Hill and Holmes, a career service officer who's stationed in Ukraine, said the Russians' goal was "chaos."

Russia’s interest “is to delegitimize the president,” Hill explained. Russia's goal in 2016 was to put whoever became president in 2016 — Trump or Clinton — “under a cloud.” It's a playbook they will run again in 2020, she warned.

Hill is the latest witness to events in the West Wing to testify publicly in the impeachment inquiry. In her earlier, private deposition, she revealed that Sondland, the ambassador to the European Union, had told Ukrainians visiting the White House that there was an agreement to grant Ukraine's president a visit if he committed publicly into investigations into the 2016 campaign and Burisma, the company Hunter Biden worked for.

She described that as part of a "shadow foreign policy" overseen by Sondland and others in her earlier testimony, but said that after watching Sondland's bombshell testimony on Wednesday, she now realizes she was wrong. Sondland had kept Trump, White House chief of staff Mick Mulvaney and Secretary of State Mike Pompeo "in the loop" about his efforts.

She said she now realizes her traditional policy work was effectively the outside policy.

"He was being involved in a domestic political errand and we were being involved in national security, foreign policy," she said.

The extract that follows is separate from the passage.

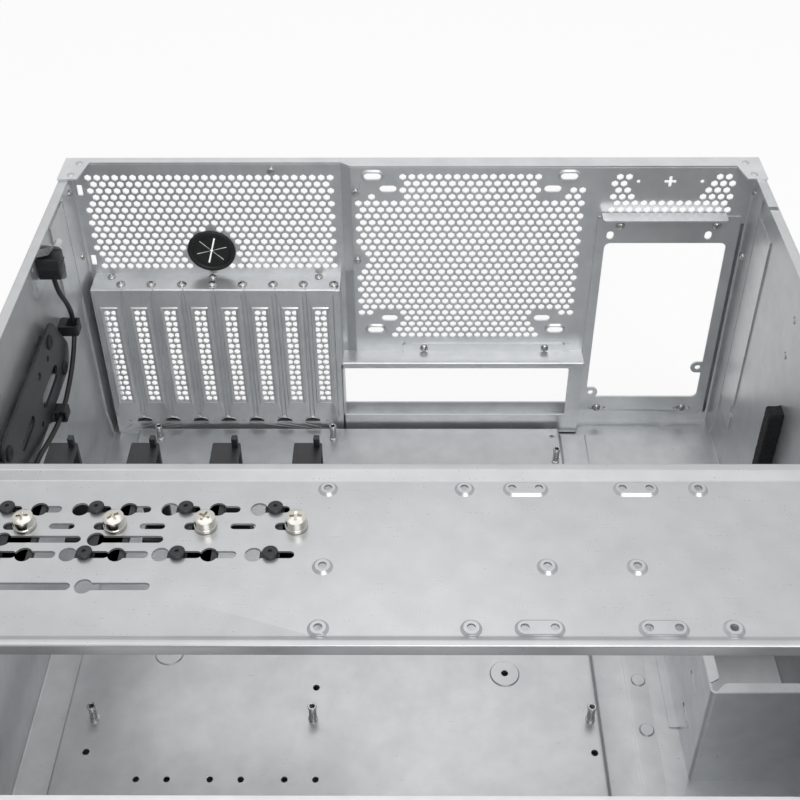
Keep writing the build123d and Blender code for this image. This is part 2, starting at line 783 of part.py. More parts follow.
# Dark plate on rubber mounts on the left wall
plate_x = -inner_x + 4.0
with BuildPart() as side_plate:
    with BuildSketch(Plane.YZ.offset(plate_x)):
        with BuildLine():
            Polyline(
                (vent_y - 96, 172.0),
                (vent_y - 198, 172.0),
                (vent_y - 206, 160.0),
                (vent_y - 206, 126.0),
                (vent_y - 84, 126.0),
                (vent_y - 76, 138.0),
                close=True,
            )
        make_face()
        with Locations((vent_y - 120, 142.0)):
            slot_shape(34.0, 10.0, mode=Mode.SUBTRACT)
    extrude(amount=1.5)
keep(side_plate, "side_plate")
with BuildPart() as side_plate_grommets:
    for y, z in ((vent_y - 92, 132.0), (vent_y - 106, 164.0), (vent_y - 196, 162.0), (vent_y - 196, 132.0)):
        with BuildSketch(Plane.YZ.offset(-inner_x)):
            with Locations((y, z)):
                round_shape(4.0)
        extrude(amount=plate_x + inner_x)
        with BuildSketch(Plane.YZ.offset(plate_x + 1.5)):
            with Locations((y, z)):
                round_shape(4.6)
        extrude(amount=1.2)
keep(side_plate_grommets, "side_plate_grommets")

# Foam block on the right wall
with BuildPart() as foam_block:
    with BuildSketch(Plane.XY.offset(39.0)):
        with Locations((inner_x - 4.5, vent_y - 127.0)):
            Rectangle(9.0, 9.6)
    extrude(amount=90)
keep(foam_block, "foam_block")

# Drive cage: open box against the right wall
cage_left = inner_x - 66.8
cage_front = vent_y - 287.5
cage_rear = vent_y - 160.0
cage_top = 85.6
with BuildPart() as drive_cage:
    with BuildSketch(Plane.XY.offset(sheet)):
        with BuildLine():
            Polyline(
                (inner_x, cage_rear),
                (cage_left, cage_rear),
                (cage_left, cage_front),
                (inner_x, cage_front),
            )
            offset(amount=sheet, side=Side.LEFT)
        make_face()
    extrude(amount=cage_top - sheet)
    cage_middle_x, cage_middle_y = (inner_x + cage_left) / 2, (cage_front + cage_rear) / 2
    with BuildSketch(Plane.XY.offset(cage_top)):
        with Locations((cage_middle_x, cage_middle_y)):
            Rectangle(inner_x - cage_left, cage_rear - cage_front)
            Rectangle(inner_x - cage_left - 13, cage_rear - cage_front - 13, mode=Mode.SUBTRACT)
    extrude(amount=-sheet)
    with BuildSketch(Plane.XY.offset(sheet)):
        with Locations((cage_left - 1.9, cage_middle_y + 12)):
            Rectangle(6.2, cage_rear - cage_front - 40)
    extrude(amount=sheet)
    with BuildSketch(Plane.YZ.offset(cage_left)):
        for z in (24.0, 54.0):
            with Locations((cage_middle_y, z)):
                with GridLocations(76.2, 0, 2, 1):
                    slot_shape(16.0, 4.0)
    extrude(amount=sheet, mode=Mode.SUBTRACT)
keep(drive_cage, "drive_cage")

# Fan bracket across the front, with three fan openings and a top flange
bracket_rear = front_y + 42.8
bracket_depth = 13.0
bracket_top = wall_top - sheet - 0.3
fan_opening_radius = 57.0
fan_opening_pitch = (case_width - 20.0) / 3
fan_hole_radius = 2.2
with BuildPart() as fan_bracket:
    with BuildSketch(Plane.YZ.offset(-inner_x)):
        with BuildLine():
            Polyline(
                (bracket_rear, bracket_top - 6),
                (bracket_rear, bracket_top),
                (bracket_rear - bracket_depth, bracket_top),
                (bracket_rear - bracket_depth, sheet),
                (bracket_rear, sheet),
            )
            offset(amount=sheet, side=Side.LEFT)
        make_face()
    extrude(amount=2 * inner_x)
    with BuildSketch(rear_plane(bracket_rear)):
        with Locations((0, case_height / 2)):
            with GridLocations(fan_opening_pitch, 0, 3, 1):
                round_shape(fan_opening_radius, 16)
                with GridLocations(fan_pitch_small, fan_pitch_small, 2, 2):
                    Circle(fan_hole_radius)
    extrude(amount=bracket_depth + 1, mode=Mode.SUBTRACT)
keep(fan_bracket, "fan_bracket")

# Front panel with rack ears, air field, buttons and status lights
panel_face = front_y - panel_sheet
panel_middle = case_height / 2
button_x = half_width - 44.0
button_z = case_height - 29.5
button_pitch = 20.0
power_radius = 5.5
reset_radius = 3.5
button_gap = 0.35
button_proud = 1.8
button_travel = 1.5
button_depth = 5.0
light_radius = 1.5
light_spots = ((button_x - 46.0, button_z), (button_x - 36.0, button_z))
handle_x = half_width - 22.0
with BuildPart() as front_panel:
    with BuildSketch(rear_plane(front_y)):
        with Locations((0, panel_middle)):
            Polygon(*cut_corners(ear_span, case_height, 2))
            for pitch_z in (ear_hole_pitch_z, ear_inner_pitch_z):
                with GridLocations(ear_hole_pitch_x, pitch_z, 2, 2):
                    SlotOverall(ear_slot_length, ear_slot_width, mode=Mode.SUBTRACT)
            with Locations(*staggered(330.0, 150.0, 54.0)):
                RegularPolygon(26.5, 6, rotation=30, mode=Mode.SUBTRACT)
        with Locations((button_x, button_z)):
            round_shape(power_radius + button_gap, 12, mode=Mode.SUBTRACT)
        with Locations((button_x - button_pitch, button_z)):
            round_shape(reset_radius + button_gap, 12, mode=Mode.SUBTRACT)
        with Locations(*light_spots):
            round_shape(light_radius, mode=Mode.SUBTRACT)
    extrude(amount=panel_sheet)
keep(front_panel, "front_panel")


def handle(x):
    """Round bar handle standing off the front panel."""
    with BuildPart() as bar:
        low, high = panel_middle - handle_span / 2, panel_middle + handle_span / 2
        out = panel_face - handle_reach + handle_radius
        bend = 7.0
        with BuildLine():
            Polyline(
                (x, panel_face, low),
                (x, out + bend, low),
                (x, out, low + bend),
                (x, out, high - bend),
                (x, out + bend, high),
                (x, panel_face, high),
            )
        with BuildSketch(Plane((x, panel_face, low), z_dir=(0, -1, 0))):
            round_shape(handle_radius)
        sweep(transition=Transition.RIGHT)
    return bar


keep(handle(-handle_x), "left_handle")
keep(handle(handle_x), "right_handle")
with BuildPart() as handle_screws:
    for x in (-handle_x, handle_x):
        for z in (panel_middle - handle_span / 2, panel_middle + handle_span / 2):
            head(4.0, 2.4, Plane((x, front_y, z), z_dir=(0, 1, 0)))
keep(handle_screws, "handle_screws")


def button(x, radius):
    """Round push button standing proud of the panel."""
    with BuildPart() as cap:
        with BuildSketch(rear_plane(front_y + button_depth)):
            with Locations((x, button_z)):
                round_shape(radius, 12)
        extrude(amount=button_depth + panel_sheet + button_proud)
    return cap


keep(button(button_x, power_radius), "power_button")
keep(button(button_x - button_pitch, reset_radius), "reset_button")
housing_depth = button_depth + button_travel + 3.0
with BuildPart() as button_housing:
    with BuildSketch(rear_plane(front_y + housing_depth)):
        with Locations((button_x - 19.0, button_z)):
            Rectangle(68.0, 20.0)
    extrude(amount=housing_depth)
    with BuildSketch(rear_plane(front_y + button_depth + button_travel + 0.5)):
        with Locations((button_x, button_z)):
            round_shape(power_radius + button_gap, 12)
        with Locations((button_x - button_pitch, button_z)):
            round_shape(reset_radius + button_gap, 12)
    extrude(amount=button_depth + button_travel + 0.5, mode=Mode.SUBTRACT)
keep(button_housing, "button_housing")
with BuildPart() as status_lights:
    with BuildSketch(rear_plane(front_y)):
        with Locations(*light_spots):
            round_shape(light_radius)
    extrude(amount=panel_sheet + 0.5)
keep(status_lights, "status_lights")
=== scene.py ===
import json
import math
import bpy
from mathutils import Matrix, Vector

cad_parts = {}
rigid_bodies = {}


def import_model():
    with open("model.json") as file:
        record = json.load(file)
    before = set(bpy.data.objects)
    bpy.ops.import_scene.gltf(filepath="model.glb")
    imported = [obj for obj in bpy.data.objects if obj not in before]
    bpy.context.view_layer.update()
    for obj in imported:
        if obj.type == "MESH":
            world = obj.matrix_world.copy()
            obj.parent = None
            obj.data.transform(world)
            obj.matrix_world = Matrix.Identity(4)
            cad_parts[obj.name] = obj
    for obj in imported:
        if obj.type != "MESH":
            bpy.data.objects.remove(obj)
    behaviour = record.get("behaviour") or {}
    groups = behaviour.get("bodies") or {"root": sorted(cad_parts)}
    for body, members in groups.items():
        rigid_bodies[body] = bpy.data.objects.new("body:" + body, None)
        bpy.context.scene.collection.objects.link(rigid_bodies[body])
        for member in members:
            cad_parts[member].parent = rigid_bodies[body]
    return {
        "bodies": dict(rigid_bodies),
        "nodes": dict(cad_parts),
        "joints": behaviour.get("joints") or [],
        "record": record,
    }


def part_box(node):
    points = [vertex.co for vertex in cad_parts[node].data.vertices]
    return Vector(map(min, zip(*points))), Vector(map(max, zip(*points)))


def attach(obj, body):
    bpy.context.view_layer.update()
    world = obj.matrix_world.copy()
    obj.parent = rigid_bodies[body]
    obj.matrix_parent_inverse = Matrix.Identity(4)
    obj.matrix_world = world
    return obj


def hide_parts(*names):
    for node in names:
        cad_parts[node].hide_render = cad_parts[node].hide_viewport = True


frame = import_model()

from types import SimpleNamespace

import bmesh
import bpy
from mathutils import Matrix, Vector, noise
from mathutils.geometry import delaunay_2d_cdt

mm = 0.001
bothSides = (-1, 1)
up, toFront, toRear = (0, 0, 1), (0, -1, 0), (0, 1, 0)
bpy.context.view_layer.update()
nodes = frame["nodes"]
scene = bpy.context.scene

# the case's main places in mm, the same as in the solids
plan = SimpleNamespace(
    ventY=244.2,          # inner face of the rear wall at the fan vent
    leftVentY=248.7,      # the left part stands a little further back
    rearY=254.8, frontY=-218.2, innerX=218.8, halfWidth=220.0, sheet=1.2, floorTop=1.2, wallTop=218.3, caseTop=219.5,
)
expansion = SimpleNamespace(firstX=-203.7, pitch=20.32, count=8)


# colour and node helpers

def toLinear(hexColour):
    values = [int(hexColour[i:i + 2], 16) / 255 for i in (1, 3, 5)]
    return tuple(v / 12.92 if v <= 0.04045 else ((v + 0.055) / 1.055) ** 2.4 for v in values) + (1.0,)


def grey(value):
    return (value, value, value, 1.0)


def addNode(tree, kind, settings=None, links=None, stops=()):
    # stops are the places and colours along a colour ramp
    node = tree.nodes.new(kind)
    for key, value in (settings or {}).items():
        if isinstance(key, str) and hasattr(node, key):
            setattr(node, key, value)
        else:
            node.inputs[key].default_value = value
    for key, source in (links or {}).items():
        tree.links.new(source, node.inputs[key])
    for number, (place, colour) in enumerate(stops):
        if number > 1:
            node.color_ramp.elements.new(1.0)
        element = node.color_ramp.elements[number]
        element.position, element.color = place, colour
    return node


def newMaterial(name):
    material = bpy.data.materials.new(name)
    material.use_nodes = True
    tree = material.node_tree
    tree.nodes.clear()
    shader = addNode(tree, "ShaderNodeBsdfPrincipled")
    out = addNode(tree, "ShaderNodeOutputMaterial", links={"Surface": shader.outputs[0]})
    return material, tree, shader, out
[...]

Sondland testified that at the time he was asking Ukrainian officials to investigate Burisma he was unaware of the company's ties to the Bidens. Hill said that "is not credible to me," especially since Trump's personal lawyer, Rudy Giuliani, had done numerous interviews about the Bidens and Burisma in the spring.

She said she reported what Sondland's statement about the need for "investigations" during a July 10 meeting with Ukrainians to her boss, then-national security adviser John Bolton. He directed her to tell the National Security Council's lawyer about the exchange.

Bolton, she said, referred to Giuliani as "a hand grenade" who was "going to blow everyone up."

Hill suggested she had the same view of the former New York City mayor.

"He was frequently on television, making quite incendiary remarks about everyone involved in this. He was clearly pushing forward issues and ideas that would probably come back to haunt us. And in fact, I think that that's where we are today," she said.

Holmes testified that Sondland also complained about Giuliani during a July 26 lunch.

"At one point" during the lunch, Holmes said, "someone wondered aloud about why Mr. Giuliani was so active in the media with respect to Ukraine. My recollection is that Ambassador Sondland stated, 'Dammit Rudy. Every time Rudy gets involved he goes and f---s everything up.'”

Holmes also recounted overhearing a phone conversation between Sondland and Trump during the same lunch, which took place a day after Trump had asked Ukrainian President Volodymyr Zelenskiy to investigate the Bidens. He testified that Sondland had called Trump, who was speaking so loudly that Sondland moved the phone away from his ear.

He said he "heard President Trump ask, 'So, he’s gonna do the investigation?' Ambassador Sondland replied that 'he’s gonna do it,' adding that President Zelenskiy will do 'anything you ask him to.'" Holmes said the conversation then turned to rapper ASAP Rocky, who was imprisoned in Sweden at the time. Sondland told Trump it didn't appear they'd be able to get the rapper freed, but assured him, “you can tell the Kardashians you tried.”

Hill left the White House National Security Council in July, shortly before Trump's call with Zelenskiy.

Hill and Holmes are the last of the witnesses who've been scheduled to testify publicly in the impeachment investigation.

Republicans and Trump’s allies have sought to distance the president from the allegations by emphasizing that witnesses only knew about some of the events second-hand and that Trump had said repeatedly there was not a quid pro quo. They have argued that any impression officials had that Trump leveraged military aid for investigations into the Biden family and the 2016 election was speculation.